--- BEGIN EXTRACTED DATA ---

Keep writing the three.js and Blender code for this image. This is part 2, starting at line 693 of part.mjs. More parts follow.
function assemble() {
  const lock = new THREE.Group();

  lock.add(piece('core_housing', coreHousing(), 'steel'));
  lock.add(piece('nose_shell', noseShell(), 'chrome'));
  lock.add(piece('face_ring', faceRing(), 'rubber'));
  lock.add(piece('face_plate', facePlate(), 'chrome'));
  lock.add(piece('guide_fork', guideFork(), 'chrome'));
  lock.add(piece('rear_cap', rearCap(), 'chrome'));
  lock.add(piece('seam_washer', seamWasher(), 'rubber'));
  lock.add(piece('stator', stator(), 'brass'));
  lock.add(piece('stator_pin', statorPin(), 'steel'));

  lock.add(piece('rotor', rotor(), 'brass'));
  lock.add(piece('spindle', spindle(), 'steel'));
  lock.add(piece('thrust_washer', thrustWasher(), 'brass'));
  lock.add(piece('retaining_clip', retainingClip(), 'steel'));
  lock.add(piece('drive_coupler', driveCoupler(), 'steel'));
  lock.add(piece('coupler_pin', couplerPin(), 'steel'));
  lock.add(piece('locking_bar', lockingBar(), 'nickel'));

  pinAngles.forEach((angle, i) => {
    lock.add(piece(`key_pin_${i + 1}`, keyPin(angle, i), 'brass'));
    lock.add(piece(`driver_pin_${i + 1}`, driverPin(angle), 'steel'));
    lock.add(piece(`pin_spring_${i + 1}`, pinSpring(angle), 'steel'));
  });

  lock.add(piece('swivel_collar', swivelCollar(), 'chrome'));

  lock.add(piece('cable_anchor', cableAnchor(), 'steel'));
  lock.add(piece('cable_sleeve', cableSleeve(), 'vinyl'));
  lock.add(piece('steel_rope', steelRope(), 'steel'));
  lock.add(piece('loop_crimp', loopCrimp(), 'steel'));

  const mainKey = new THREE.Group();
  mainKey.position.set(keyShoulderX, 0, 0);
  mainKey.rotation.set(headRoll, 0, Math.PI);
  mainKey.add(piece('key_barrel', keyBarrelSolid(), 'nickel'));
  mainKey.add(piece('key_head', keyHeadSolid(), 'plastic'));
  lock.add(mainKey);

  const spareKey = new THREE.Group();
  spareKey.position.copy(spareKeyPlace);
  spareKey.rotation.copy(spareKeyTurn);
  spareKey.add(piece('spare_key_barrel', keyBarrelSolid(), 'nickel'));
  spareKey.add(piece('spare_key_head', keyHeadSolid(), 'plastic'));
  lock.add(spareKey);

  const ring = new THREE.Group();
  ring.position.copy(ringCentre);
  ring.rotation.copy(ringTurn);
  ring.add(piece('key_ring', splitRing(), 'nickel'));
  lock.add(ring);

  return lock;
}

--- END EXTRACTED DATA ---
--- BEGIN EXTRACTED DATA ---

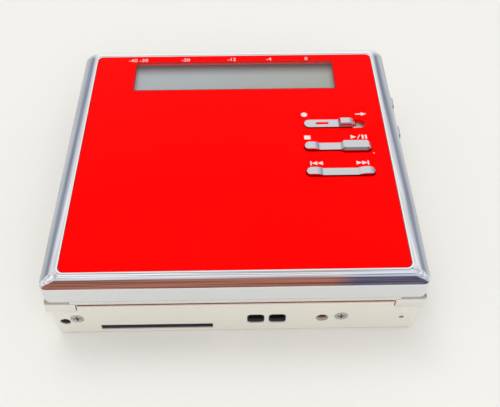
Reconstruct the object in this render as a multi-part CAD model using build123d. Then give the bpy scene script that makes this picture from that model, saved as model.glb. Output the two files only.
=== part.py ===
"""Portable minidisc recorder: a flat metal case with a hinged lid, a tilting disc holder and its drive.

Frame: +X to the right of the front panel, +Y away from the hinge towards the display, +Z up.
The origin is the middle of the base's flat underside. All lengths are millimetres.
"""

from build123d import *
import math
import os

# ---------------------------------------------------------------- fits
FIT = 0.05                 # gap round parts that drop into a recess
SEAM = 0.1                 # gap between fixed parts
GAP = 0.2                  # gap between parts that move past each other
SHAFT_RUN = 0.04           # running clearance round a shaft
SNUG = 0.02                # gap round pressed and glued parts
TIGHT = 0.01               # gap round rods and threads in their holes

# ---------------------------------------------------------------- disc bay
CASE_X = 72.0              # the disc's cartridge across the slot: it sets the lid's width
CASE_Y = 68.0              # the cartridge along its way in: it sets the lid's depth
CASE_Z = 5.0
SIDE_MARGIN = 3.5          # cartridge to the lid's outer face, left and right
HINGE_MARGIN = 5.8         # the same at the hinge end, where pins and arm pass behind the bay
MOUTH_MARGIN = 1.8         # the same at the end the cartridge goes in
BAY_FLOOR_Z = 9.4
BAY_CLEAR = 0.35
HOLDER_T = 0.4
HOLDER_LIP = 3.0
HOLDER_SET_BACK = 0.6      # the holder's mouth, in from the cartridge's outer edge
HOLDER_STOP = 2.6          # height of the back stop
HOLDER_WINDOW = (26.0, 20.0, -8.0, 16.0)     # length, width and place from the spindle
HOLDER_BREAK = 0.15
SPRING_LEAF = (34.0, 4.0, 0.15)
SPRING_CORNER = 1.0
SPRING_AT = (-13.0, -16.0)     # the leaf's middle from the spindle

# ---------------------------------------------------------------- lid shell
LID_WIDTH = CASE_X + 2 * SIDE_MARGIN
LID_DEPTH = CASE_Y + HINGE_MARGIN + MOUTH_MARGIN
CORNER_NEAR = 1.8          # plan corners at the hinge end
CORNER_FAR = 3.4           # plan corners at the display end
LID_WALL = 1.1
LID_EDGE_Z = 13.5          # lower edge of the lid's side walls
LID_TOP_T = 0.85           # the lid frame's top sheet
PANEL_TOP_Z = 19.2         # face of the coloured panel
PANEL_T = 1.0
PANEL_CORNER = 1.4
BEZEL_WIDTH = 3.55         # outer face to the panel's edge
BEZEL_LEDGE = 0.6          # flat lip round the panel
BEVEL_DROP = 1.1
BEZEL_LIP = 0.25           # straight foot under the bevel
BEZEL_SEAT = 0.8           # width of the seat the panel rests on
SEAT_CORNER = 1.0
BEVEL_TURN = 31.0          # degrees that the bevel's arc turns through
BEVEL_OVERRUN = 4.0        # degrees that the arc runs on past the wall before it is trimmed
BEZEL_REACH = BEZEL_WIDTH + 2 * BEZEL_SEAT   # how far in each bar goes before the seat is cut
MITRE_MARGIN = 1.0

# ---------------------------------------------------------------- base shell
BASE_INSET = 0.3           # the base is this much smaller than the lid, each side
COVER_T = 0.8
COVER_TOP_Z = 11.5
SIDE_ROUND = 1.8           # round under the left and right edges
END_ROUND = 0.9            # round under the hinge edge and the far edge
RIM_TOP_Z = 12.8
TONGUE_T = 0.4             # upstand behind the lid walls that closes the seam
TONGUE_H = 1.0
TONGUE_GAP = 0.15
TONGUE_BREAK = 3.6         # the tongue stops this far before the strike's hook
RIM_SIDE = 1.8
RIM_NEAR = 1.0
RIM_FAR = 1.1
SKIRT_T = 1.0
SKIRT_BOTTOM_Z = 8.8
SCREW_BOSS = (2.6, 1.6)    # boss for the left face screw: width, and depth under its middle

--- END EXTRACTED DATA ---

▶ **TASK STATEMENT**
Reproduce exactly the lines from the line with "Keep writing the" through the line with "lock.add(piece('locking_bar', lockingBar(), 'nickel'));", both end lines included, and only those lines.

▶ **SOLUTION TO THIS EXERCISE**
Keep writing the three.js and Blender code for this image. This is part 2, starting at line 693 of part.mjs. More parts follow.
function assemble() {
  const lock = new THREE.Group();

  lock.add(piece('core_housing', coreHousing(), 'steel'));
  lock.add(piece('nose_shell', noseShell(), 'chrome'));
  lock.add(piece('face_ring', faceRing(), 'rubber'));
  lock.add(piece('face_plate', facePlate(), 'chrome'));
  lock.add(piece('guide_fork', guideFork(), 'chrome'));
  lock.add(piece('rear_cap', rearCap(), 'chrome'));
  lock.add(piece('seam_washer', seamWasher(), 'rubber'));
  lock.add(piece('stator', stator(), 'brass'));
  lock.add(piece('stator_pin', statorPin(), 'steel'));

  lock.add(piece('rotor', rotor(), 'brass'));
  lock.add(piece('spindle', spindle(), 'steel'));
  lock.add(piece('thrust_washer', thrustWasher(), 'brass'));
  lock.add(piece('retaining_clip', retainingClip(), 'steel'));
  lock.add(piece('drive_coupler', driveCoupler(), 'steel'));
  lock.add(piece('coupler_pin', couplerPin(), 'steel'));
  lock.add(piece('locking_bar', lockingBar(), 'nickel'));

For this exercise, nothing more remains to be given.